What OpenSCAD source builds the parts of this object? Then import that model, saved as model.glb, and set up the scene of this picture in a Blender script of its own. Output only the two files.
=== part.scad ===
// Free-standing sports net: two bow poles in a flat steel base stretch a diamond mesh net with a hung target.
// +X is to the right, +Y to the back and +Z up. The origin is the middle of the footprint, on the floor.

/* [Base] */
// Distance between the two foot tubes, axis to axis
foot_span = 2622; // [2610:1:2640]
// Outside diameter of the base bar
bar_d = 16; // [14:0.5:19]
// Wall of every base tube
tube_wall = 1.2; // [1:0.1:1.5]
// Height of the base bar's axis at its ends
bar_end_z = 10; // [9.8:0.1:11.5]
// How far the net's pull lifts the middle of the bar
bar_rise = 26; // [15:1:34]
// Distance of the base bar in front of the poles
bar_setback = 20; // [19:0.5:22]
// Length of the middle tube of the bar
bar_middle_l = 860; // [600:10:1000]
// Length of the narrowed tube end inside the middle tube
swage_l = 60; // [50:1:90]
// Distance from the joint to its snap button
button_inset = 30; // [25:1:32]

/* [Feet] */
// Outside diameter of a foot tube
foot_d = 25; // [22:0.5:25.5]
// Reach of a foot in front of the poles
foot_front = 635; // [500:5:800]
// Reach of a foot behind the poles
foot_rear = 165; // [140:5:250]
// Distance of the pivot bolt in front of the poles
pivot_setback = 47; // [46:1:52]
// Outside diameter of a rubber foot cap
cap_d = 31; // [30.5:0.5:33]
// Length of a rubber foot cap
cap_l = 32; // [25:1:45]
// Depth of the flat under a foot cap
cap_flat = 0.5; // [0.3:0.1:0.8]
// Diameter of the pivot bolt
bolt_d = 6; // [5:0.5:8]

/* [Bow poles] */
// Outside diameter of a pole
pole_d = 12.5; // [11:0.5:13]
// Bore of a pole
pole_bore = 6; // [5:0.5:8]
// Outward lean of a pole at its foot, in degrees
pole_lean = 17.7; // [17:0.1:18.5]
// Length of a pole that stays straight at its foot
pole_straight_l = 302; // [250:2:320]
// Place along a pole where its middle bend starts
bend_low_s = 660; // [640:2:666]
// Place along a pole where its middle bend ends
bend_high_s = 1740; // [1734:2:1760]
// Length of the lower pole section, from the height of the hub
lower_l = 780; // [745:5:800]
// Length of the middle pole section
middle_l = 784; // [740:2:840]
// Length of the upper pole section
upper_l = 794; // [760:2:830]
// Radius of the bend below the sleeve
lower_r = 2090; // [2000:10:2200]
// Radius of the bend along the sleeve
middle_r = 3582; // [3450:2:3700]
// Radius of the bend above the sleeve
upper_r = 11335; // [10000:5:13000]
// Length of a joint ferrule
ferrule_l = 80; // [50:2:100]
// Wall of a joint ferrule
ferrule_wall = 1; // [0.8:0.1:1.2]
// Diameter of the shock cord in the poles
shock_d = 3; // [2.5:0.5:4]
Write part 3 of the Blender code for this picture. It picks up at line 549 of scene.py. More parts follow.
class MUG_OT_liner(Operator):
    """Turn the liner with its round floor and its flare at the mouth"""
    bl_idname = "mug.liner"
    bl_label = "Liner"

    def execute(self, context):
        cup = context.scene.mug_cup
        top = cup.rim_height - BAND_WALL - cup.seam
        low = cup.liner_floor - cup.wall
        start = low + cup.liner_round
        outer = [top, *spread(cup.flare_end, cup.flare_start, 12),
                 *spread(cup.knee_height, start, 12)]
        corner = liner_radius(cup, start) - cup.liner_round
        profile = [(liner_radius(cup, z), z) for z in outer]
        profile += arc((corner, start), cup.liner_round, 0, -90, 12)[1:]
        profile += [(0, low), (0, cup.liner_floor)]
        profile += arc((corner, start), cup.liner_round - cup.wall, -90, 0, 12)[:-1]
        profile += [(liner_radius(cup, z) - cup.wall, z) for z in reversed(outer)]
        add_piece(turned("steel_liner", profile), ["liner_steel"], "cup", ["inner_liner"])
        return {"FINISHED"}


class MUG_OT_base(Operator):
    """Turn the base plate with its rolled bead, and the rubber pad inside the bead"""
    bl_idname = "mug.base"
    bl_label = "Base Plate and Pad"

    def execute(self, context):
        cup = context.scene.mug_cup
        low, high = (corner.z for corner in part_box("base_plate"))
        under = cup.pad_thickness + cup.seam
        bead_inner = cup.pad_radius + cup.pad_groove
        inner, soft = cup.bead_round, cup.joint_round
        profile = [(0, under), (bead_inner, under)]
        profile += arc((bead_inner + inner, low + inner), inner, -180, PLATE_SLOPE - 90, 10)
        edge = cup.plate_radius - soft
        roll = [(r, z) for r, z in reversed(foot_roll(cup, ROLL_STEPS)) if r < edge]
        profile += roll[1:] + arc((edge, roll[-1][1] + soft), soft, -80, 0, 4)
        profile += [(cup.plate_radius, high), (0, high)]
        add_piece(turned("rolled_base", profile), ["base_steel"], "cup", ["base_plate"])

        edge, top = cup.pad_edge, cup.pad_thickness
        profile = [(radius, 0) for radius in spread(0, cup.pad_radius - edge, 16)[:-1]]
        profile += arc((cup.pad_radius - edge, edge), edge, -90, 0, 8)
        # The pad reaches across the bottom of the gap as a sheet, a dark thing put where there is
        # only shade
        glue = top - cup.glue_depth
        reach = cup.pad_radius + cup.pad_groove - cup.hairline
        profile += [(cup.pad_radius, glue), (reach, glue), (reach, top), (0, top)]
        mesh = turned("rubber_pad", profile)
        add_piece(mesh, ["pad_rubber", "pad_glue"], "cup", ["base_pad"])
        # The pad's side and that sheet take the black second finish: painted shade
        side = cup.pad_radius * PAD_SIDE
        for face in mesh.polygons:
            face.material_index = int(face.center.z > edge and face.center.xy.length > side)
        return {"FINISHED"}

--

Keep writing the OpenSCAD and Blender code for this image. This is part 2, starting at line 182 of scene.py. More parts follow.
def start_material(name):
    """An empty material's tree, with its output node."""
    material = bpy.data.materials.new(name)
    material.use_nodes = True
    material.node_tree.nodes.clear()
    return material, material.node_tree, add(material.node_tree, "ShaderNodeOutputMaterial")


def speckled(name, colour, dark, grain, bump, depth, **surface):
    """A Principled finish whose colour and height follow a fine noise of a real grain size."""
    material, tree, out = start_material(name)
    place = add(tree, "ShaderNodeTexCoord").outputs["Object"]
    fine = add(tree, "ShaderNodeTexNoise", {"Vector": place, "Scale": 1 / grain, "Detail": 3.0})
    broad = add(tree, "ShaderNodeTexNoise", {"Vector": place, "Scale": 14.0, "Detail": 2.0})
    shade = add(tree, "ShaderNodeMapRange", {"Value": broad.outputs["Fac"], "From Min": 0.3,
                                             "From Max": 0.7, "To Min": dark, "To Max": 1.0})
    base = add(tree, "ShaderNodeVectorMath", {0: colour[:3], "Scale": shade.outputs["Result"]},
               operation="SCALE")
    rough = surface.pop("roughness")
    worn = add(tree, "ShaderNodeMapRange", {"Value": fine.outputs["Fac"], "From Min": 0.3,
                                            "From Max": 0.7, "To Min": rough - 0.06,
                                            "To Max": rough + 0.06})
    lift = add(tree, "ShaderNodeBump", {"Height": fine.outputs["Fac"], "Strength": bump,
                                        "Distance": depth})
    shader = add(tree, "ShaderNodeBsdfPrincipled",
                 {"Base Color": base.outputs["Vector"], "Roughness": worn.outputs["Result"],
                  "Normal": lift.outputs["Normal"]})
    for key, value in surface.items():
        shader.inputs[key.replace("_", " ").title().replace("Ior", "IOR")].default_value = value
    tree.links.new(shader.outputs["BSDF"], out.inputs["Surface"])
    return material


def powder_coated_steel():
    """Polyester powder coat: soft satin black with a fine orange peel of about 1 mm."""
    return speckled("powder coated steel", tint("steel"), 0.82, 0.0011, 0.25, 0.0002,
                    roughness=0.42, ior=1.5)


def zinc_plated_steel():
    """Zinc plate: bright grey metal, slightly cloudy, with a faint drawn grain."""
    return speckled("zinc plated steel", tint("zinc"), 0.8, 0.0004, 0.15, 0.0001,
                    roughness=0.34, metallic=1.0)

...

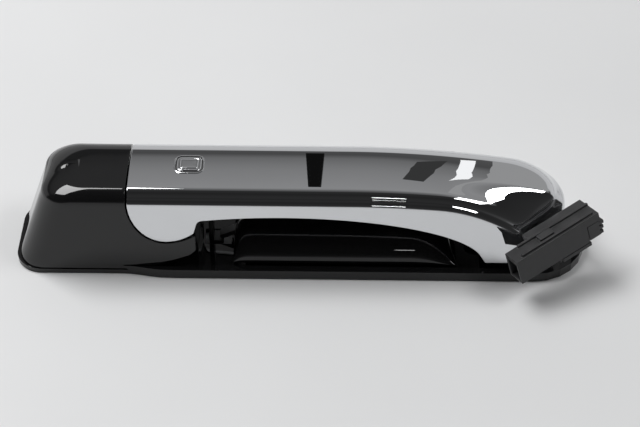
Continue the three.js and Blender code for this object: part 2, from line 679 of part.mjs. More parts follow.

Goal
Pull out all lines containing "picture".

Response
What OpenSCAD source builds the parts of this object? Then import that model, saved as model.glb, and set up the scene of this picture in a Blender script of its own. Output only the two files.
Write part 3 of the Blender code for this picture. It picks up at line 549 of scene.py. More parts follow.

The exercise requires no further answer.